In the articular cartilage of healthy individuals, most chondrocytes are mature chondrocytes.37) The mature chondrocytes produce aggrecan, a complex of sulfated polysaccharides such as CS and core protein, which plays an important role in mediating chondrocyte-chondrocyte and chondrocyte-matrix interactions through its ability to bind to HA.10) A decrease in the amount of ECM, hypertrophic differentiation of mature chondrocytes and ectopic mineralization have been observed in the articular cartilage of patients with OA.1315,3840) Therefore, the ectopic mineralization in OA likely at least partly results from abrogation of the suppressive effect of ALP activity by decreasing the amount of ECM around the chondrocytes.

In conclusion, we identify a new role of supplemented CS in chondrogenic differentiation, that CS directly suppresses ALP activity to arrest chondrogenic differentiation.

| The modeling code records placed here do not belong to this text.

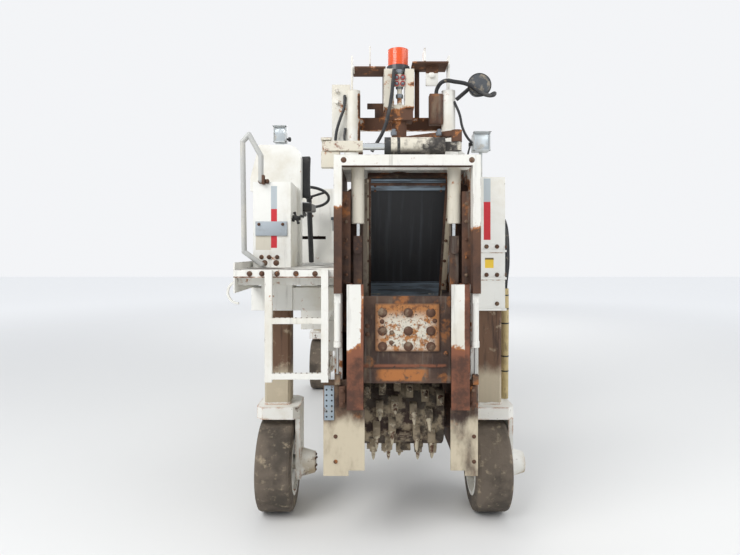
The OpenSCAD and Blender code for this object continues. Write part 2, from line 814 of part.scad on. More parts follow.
// Radiator core behind the front panel
module radiator() {
    color("black") slab([-450, 450], [hood_front_y - 110, hood_front_y - 40], [1200, hood_seam - 5]);
}

// Exhaust stack beside the engine cover
module exhaust() {
    color("dimgray") {
        bar_z([1575, 2420], 50, 630, 330);
        slab([hood_w / 2, 700], [tank_y[1], 420], [1560, 1575]);
    }
}

// Ballast block across the front end, with the towing eye
module front_weight() {
    eye_y = front_y - tow_eye_r - 24;
    color("whitesmoke") {
        slab([-500, 500], [hood_front_y - 110, hood_front_y - 40], [900, 1180]);
        difference() {
            slab([-70, 70], [hood_front_y - 40, front_y], [tow_eye_z - 20, tow_eye_z + 20]);
            bar_z([tow_eye_z - 21, tow_eye_z + 21], tow_eye_r, 0, eye_y);
        }
    }
}

// Orange beacon on its black base
module beacon() {
    color("black") bar_z([2790, 2835], 72, king[0], post_y + 60);
    color("orangered") bar_z([2835, 2940], 64, king[0], post_y + 60);
}

// Box-shaped work lights on short brackets
module work_lights() {
    color("silver") {
        slab([583, 693], [-1640, -1540], [2345, 2465]);
        slab([628, 648], [-1600, -1580], [sleeve_top, 2345]);
        slab([-762, -672], [-1390, -1310], [2450, 2560]);
        slab([-727, -707], [-1360, -1340], [2430, 2450]);
    }
}

// Round lamp on an arm from the right post
module round_lamp() {
    color("black") {
        strut([post_x[1] + post_r + 8, post_y, 2620], [520, post_y, 2690], 12);
        translate([570, post_y + 40, 2695]) rotate([90, 0, 0]) cylinder(h = 90, r1 = 50, r2 = 72);
    }
}

main_frame();
rear_portal();
drum_housing();
chute();
belt_panel();
plate_guides();
rear_sleeve_left();
rear_sleeve_right();
front_sleeve_left();
front_sleeve_right();
front_beam();
mast();
slew_anchor();
scraper_barrels();
side_plate_barrels();
platform();
side_ring();
ladder();
handrail();
console();
steering_wheel();
seat();
water_tank();
side_tanks();
engine_block();
hood_base();
radiator();
exhaust();
front_weight();
beacon();
work_lights();
round_lamp();
leg_rear_left();
leg_rear_right();
leg_front_left();
leg_front_right();
tyre_rear_left();
tyre_rear_right();
tyre_front_left();
tyre_front_right();
hub_rear_left();
hub_rear_right();
hub_front_left();
hub_front_right();
steer_collar_left();
steer_collar_right();
tie_rod();
drum();
drum_picks();
scraper();
scraper_rods();
side_plate_left();
side_plate_right();
swivel_bracket();
slew_rod();
slew_barrel();
hood();
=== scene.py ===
"""Looks of the cold planer milling machine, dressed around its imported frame."""
import math
import random
from itertools import product

import bmesh
import bpy
from mathutils import Matrix, Vector


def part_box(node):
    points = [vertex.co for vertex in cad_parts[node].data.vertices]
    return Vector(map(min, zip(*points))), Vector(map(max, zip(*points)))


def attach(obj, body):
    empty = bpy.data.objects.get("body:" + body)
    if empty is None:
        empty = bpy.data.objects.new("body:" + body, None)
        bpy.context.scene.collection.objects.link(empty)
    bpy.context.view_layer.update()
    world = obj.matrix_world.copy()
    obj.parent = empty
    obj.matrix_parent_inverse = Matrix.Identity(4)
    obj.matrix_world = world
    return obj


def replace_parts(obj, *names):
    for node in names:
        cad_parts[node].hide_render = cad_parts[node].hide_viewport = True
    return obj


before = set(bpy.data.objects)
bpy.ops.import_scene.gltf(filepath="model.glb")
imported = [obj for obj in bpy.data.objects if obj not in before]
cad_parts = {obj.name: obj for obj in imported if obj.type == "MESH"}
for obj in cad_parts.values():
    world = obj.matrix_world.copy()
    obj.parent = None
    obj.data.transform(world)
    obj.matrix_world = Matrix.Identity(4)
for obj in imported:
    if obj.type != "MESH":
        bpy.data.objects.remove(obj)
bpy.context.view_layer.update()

# The photograph's camera: level, a person's height above the ground, behind the machine
PHOTO_WIDTH = 740
HORIZON_PIXEL = 250
MIDDLE_PIXEL = 277.5
FOCAL_PIXELS = 556
CAMERA_AT = (-0.09, -5.25, 1.70)
SENSOR_MM = 36.0
VIEW_DEPTH = 200

# Hoses beside the right rear column, from the sleeve down to the wheel's bracket
HOSE_RADIUS = 0.011
WRAP_RADIUS = 0.025
OUTER_ROUTE = [
    (0.784, -1.470, 1.930), (0.800, -1.470, 1.926), (0.820, -1.470, 1.905), (0.833, -1.470, 1.870),
    (0.841, -1.471, 1.820), (0.846, -1.472, 1.750), (0.847, -1.475, 1.680), (0.846, -1.478, 1.610),
    (0.841, -1.479, 1.550), (0.834, -1.480, 1.495), (0.830, -1.480, 1.440),
]
INNER_ROUTE = [
    (0.784, -1.500, 1.880), (0.798, -1.500, 1.875), (0.814, -1.500, 1.856), (0.824, -1.500, 1.822),
    (0.829, -1.500, 1.770), (0.830, -1.500, 1.700), (0.829, -1.500, 1.620), (0.825, -1.500, 1.560),
    (0.816, -1.500, 1.500), (0.808, -1.500, 1.440),
]
WRAP_ROUTE = [
    (0.822, -1.490, 1.440), (0.823, -1.490, 1.320), (0.823, -1.490, 1.200), (0.822, -1.490, 1.080),
    (0.821, -1.490, 0.960), (0.820, -1.490, 0.840), (0.819, -1.490, 0.700),
]
WRAP_TIES = (1.395, 1.304, 1.206, 0.985, 0.885)

# The chute's leaning plane: Y out of it, Z up along it
CHUTE_PLACE = Matrix.Translation((0, -1.660, 1.400)) @ Matrix.Rotation(math.radians(27.2), 4, "X")

# Milling drum: axis, core, and where its helical rows of tool holders stand
DRUM_AXIS = Vector((0.115, -1.700, 0.680))
DRUM_WIDTH = 0.490
CORE_RADIUS = 0.202
SHAFT_ENDS = (-0.189, 0.419)
ROW_HOLDERS = 12
ROW_STEP = 37.5
HALF_LAG = 12
FIRST_HOLDER = 0.018
EDGE_HOLDER = 0.042
PICK_LEAN = 42
PICK_LENGTH = 0.076
PICK_TIP = Vector((-0.020, 0.2975))
PADDLE_TURNS = (110, 150, 290, 330)

# Engine cover: its open lower edge, front end, hinge axis, sheet and rounded shoulders
COVER_BOTTOM = 1.6503
COVER_FRONT = 2.115
COVER_HINGE = 2.1273
COVER_SHEET = 0.012
COVER_SHOULDER = 0.090

# Height where the columns' rusty inner tubes meet their painted brackets, and the seat's width
TUBE_FOOT = 0.70
SEAT_WIDTH = 0.320

# Studio: what the camera sees behind the machine, the light that the world gives, and its soft boxes
BACKDROP = (0.90, 0.91, 0.93, 1)
SKY_LIGHT = (0.53, 0.56, 0.61, 1)
FLOOR_SIZE = 60
FLOOR_GLOW = 0.44
GLOW_NEAR = 3.0
GLOW_FAR = 16.0
LIGHTS_AIM = Vector((0, 0, 1.1))
SOFTBOXES = (
    ("key_softbox", (-4.5, -6.5, 7.0), 5.0, 560),
    ("fill_softbox", (6.0, -4.0, 5.0), 6.0, 230),
    ("back_softbox", (1.0, 7.5, 6.5), 6.0, 280),
)

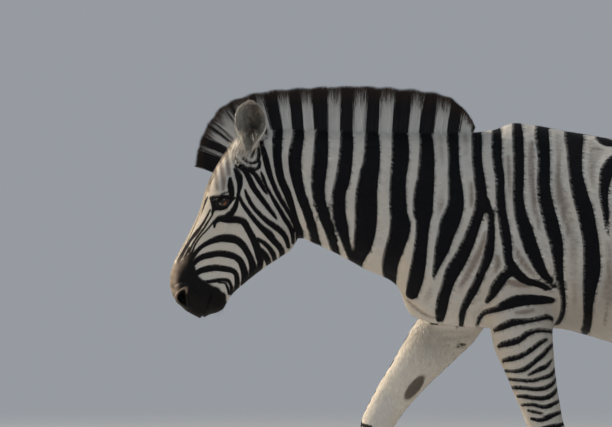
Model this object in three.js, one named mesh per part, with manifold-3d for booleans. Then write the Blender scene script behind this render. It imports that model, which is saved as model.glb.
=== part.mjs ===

Our finding would be useful for the treatment for ectopic mineralization of chondrocytes. Further experiments are now in progress to clarify the interaction between CS and ALP in chondrocytes.

Acknowledgment

We thank Zeria Pharmaceutical Co., Ltd. for providing CS and HA for use in this study.

Conflict of Interest

Masahiro Wada received a Research Grant from Zeria Pharmaceutical Co., Ltd.